Consumers can study products to understand what makes some things better than others and read reviews about the item.
“In the old days, people would buy something just because they liked it, the next bright, shiny object kind of thing. Nowadays, people will think about it,” Singer said. “Quality isn’t something we can just talk about. We have to address it.”
Brands and manufacturers will have to consider ways to add quality into a product, how to trade it up or find a way to personalize it. There will be a need to move away from basics into goods that add value.
5. New routes to new markets
With speed to market ever critical and brands battling the trade-off between price and speed, new routes to new markets will be key.
The major route to watch in 2017 will be the trans-Eurasia rail linking China to Europe and Russia.
“We feel that this link into Europe and into the developing areas in the Middle East and Russia is quite interesting in terms of new markets,” Singer said.
As brands and manufacturers look for greater speed to market at a cost they can still manage, tapping into rail will be a quicker yet cost-effective mode of transport over sea and air.

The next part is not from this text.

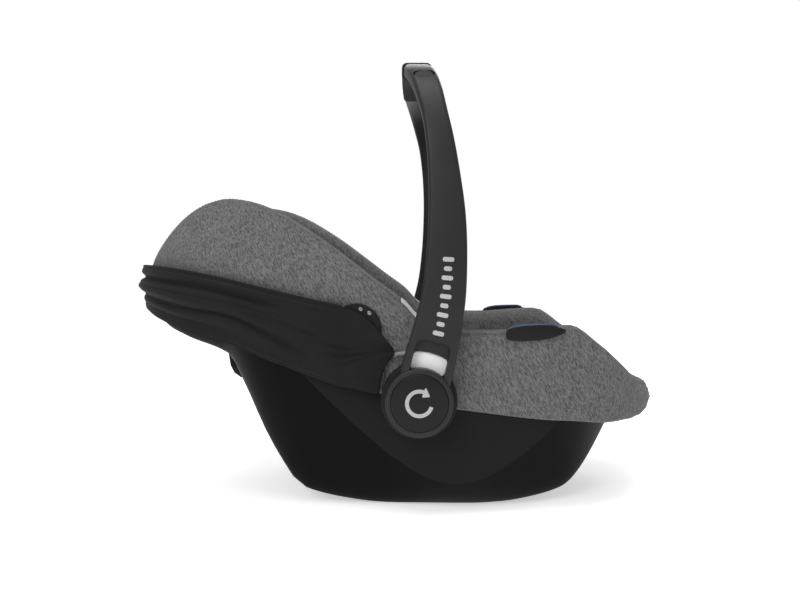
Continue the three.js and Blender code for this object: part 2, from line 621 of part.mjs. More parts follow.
function makeCanopy() {
  const { half, head, thick } = CANOPY;
  const [front, middle] = [bowLine(FRONT_BOW_SLOPE), bowLine(MIDDLE_BOW_SLOPE)];
  add("canopy_front_bow", makeBow(180.8, -324.3, FRONT_BOW_SLOPE), shellPlastic);
  add("canopy_middle_bow", makeBow(182.6, -326.1, MIDDLE_BOW_SLOPE), shellPlastic);
  add("canopy_front_panel", band(half, head, thick, -60, (x) => front(x) - 4, TOP_EDGE), canopyCloth);
  const underFront = (x) => front(x) - 4.8;
  add("canopy_middle_panel", band(half, head, thick, -98, (x) => middle(x) - 4, underFront), canopyCloth);
  const underMiddle = (x) => middle(x) - 4.8;
  add("canopy_rear_panel", band(half, head, thick, -18, HEM, underMiddle), canopyCloth);
  const centre = new THREE.Vector3(CANOPY.x, 0, CANOPY.z);
  for (const { name, sign } of SIDES) {
    let sidePlate = disc(30.5, COVER.half + GAP, 180.4, sign, centre, 48);
    RIVETS.forEach(([x, z], i) => {
      const place = new THREE.Vector3(x, 0, z);
      sidePlate = sidePlate.subtract(disc(2.6 + GAP, COVER.half, 181, sign, place, 16));
      add(`canopy_rivet_${name}_${i + 1}`, disc(2.6, COVER.half + GAP, 180.5, sign, place, 16), steel);
    });
    add(`canopy_side_plate_${name}`, sidePlate, shellPlastic);
    add(`canopy_pivot_pin_${name}`, disc(3, 180.8, 184, sign, centre, 16), steel);
  }
}

// ---------- belt guides, rim tabs and rear hook ----------
const GUIDE = { inner: 151, wall: 170, outer: 181, seat: 213 };
function guideShape(grow) {
  const points = [
    [129, 209], [131.5, 221.5], [150, 225], [182, 226], [201, 219.5], [190, 212], [172, 208], [150, 206.5],
  ];
  const middle = new THREE.Vector2(160, 216);
  const moved = points.map(([x, z]) => {
    const point = new THREE.Vector2(x, z);
    return point.add(point.clone().sub(middle).normalize().multiplyScalar(grow));
  });
  return new THREE.Shape(moved);
}
function guideNotch(sign) {
  return plate(guideShape(1.2), GUIDE.inner - 1, GUIDE.outer + 9, sign);
}

// A boat-shaped wall on the outer side of the rim; the belt lies on the low step behind it.
function makeGuides() {
  for (const { name, sign } of SIDES) {
    const [near, far] = [Math.min(sign * 140, sign * GUIDE.wall), Math.max(sign * 140, sign * GUIDE.wall)];
    const channel = boxBetween(new THREE.Vector3(120, near, GUIDE.seat), new THREE.Vector3(210, far, 240));
    const guide = plate(guideShape(0), GUIDE.inner, GUIDE.outer, sign);
    add(`belt_guide_${name}`, guide.subtract(channel), shellPlastic);
    const xs = [139, 150, 166, 182];
    const mark = strap(xs.map((x) => [x, guideTop(x)]), 2.4, 0.8, sign * (GUIDE.wall + 1.6));
    add(`belt_mark_${name}`, mark, bluePlastic);
  }
}
const guideTop = (x) => THREE.MathUtils.mapLinear(x, 139, 182, 225, 227.6);

function makeRimTabs() {
  for (const { name, sign } of SIDES) {
    const slope = (CREST(34) - CREST(4)) / 30;
    const path = [18, 33].map((x) => [x, CREST(4) + slope * (x - 4) + 1.4]);
    add(`rim_tab_${name}`, strap(path, 20, 1.6, sign * 160), greyPlastic);
  }
}

function makeRearHook() {
  const outline = [
    [-222, 180], [-219, 160], [-214, 150], [-205, 143.5], [-178, 141], [-193, 180], [-207, 180],
    [-204.5, 161], [-211.5, 161], [-215.5, 180],
  ].map(([x, z]) => new THREE.Vector2(x, z));
  const hook = plate(new THREE.Shape(outline), -38, 38, 1);
  add("rear_belt_hook", hook.subtract(hull(-1, above)), shellPlastic);
}

makeShell();
makeFoam();
makeCover();
makeInsert();
makeHeadSupport();
makeShoulderStraps();
makeBuckle();
makeCrotchStrap();
makeAdjuster();
makeYoke();
makePivots();
makeHandle();
makeCanopy();
makeGuides();
makeRimTabs();
makeRearHook();

export default car_seat;
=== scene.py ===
"""The looks of an infant car seat: rocking shell, carrying handle, padded cover, folded canopy and harness.

Lengths are in millimetres in the part's own frame (+X to the child's feet, +Z up, the child's right side
at -Y) and become metres where a mesh is made. Pieces on both sides are made by a loop over SIDES.
"""
import math

import bmesh
import bpy
import numpy as np
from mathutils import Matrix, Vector, noise
from mathutils.bvhtree import BVHTree


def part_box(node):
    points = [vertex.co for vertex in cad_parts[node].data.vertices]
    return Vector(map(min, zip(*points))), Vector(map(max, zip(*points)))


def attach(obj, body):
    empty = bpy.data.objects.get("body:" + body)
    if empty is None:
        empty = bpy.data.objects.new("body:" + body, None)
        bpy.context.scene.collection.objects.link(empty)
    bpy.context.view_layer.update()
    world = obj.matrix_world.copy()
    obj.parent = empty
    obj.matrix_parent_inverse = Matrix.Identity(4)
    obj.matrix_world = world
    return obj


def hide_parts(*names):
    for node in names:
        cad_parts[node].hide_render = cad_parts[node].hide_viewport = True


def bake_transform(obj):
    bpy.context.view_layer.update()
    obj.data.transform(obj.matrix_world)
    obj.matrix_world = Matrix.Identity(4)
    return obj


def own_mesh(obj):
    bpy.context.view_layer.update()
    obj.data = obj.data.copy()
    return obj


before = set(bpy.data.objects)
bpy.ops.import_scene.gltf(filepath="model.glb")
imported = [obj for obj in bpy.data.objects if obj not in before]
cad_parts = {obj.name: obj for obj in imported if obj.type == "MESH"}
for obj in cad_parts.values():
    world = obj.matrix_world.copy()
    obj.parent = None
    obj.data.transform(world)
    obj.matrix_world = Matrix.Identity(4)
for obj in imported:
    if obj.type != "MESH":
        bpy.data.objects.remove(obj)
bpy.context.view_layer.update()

MM = 0.001
SIDES = (("right", -1), ("left", 1))
COLLECTION = bpy.context.scene.collection


# ---------- shape of the tub, as in the CAD ----------
PLAN_POWER = 2.4
HEAD_START, FOOT_START = -110, 120
SHELL = {"half": 172, "head": -316, "foot": 289}
COVER = {"half": 178, "head": -322, "foot": 332}
SEAT = {"half": 141, "head": -288, "foot": 297}
SEAT_CORNER = 70
SPINE = (-190, 200)
BASE_SHARE = 0.69
PIVOT = (29, 140)
CANOPY = {"x": -45, "z": 220, "half": 185.6, "head": -327.4, "power": 2.55}
BOW_SLOPE = 0.2055
PLATE = {"radius": 30.5, "low": 178.3, "high": 180.4}


def unit(vectors):
    """The same directions, each of length 1."""
    return vectors / np.linalg.norm(vectors, axis=-1, keepdims=True)


def smooth_step(low, high, value):
    t = np.clip((value - low) / (high - low), 0, 1)
    return t * t * (3 - 2 * t)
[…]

“This will be really impactful in growing the development of inland China and Western China and will also provide more opportunities for the export of goods coming from Europe into China,” Singer said.
In looking at how U.S. trade policy will affect trade and new markets since Donald Trump has been clear about stamping out certain trade deals and relationships, Singer said nothing too dramatic will happen too quickly.
“We think that there might be changes in trade but I don’t think it’s going to be anything too radical too fast,” she said. “It’s actually market reaction, it’s people being nervous about something and reacting to something more so than what’s actually happening that’s going to be impactful on consumer markets.”
The Trans-Pacific Partnership (TPP) that Trump has promised to do away with came with its own challenges too, Singer said, noting the multitude of mechanisms and clauses to be aware of before thinking everything would just be duty free.
“Think of it [TPP] as a bonus if you get it, but not as the bread and butter.”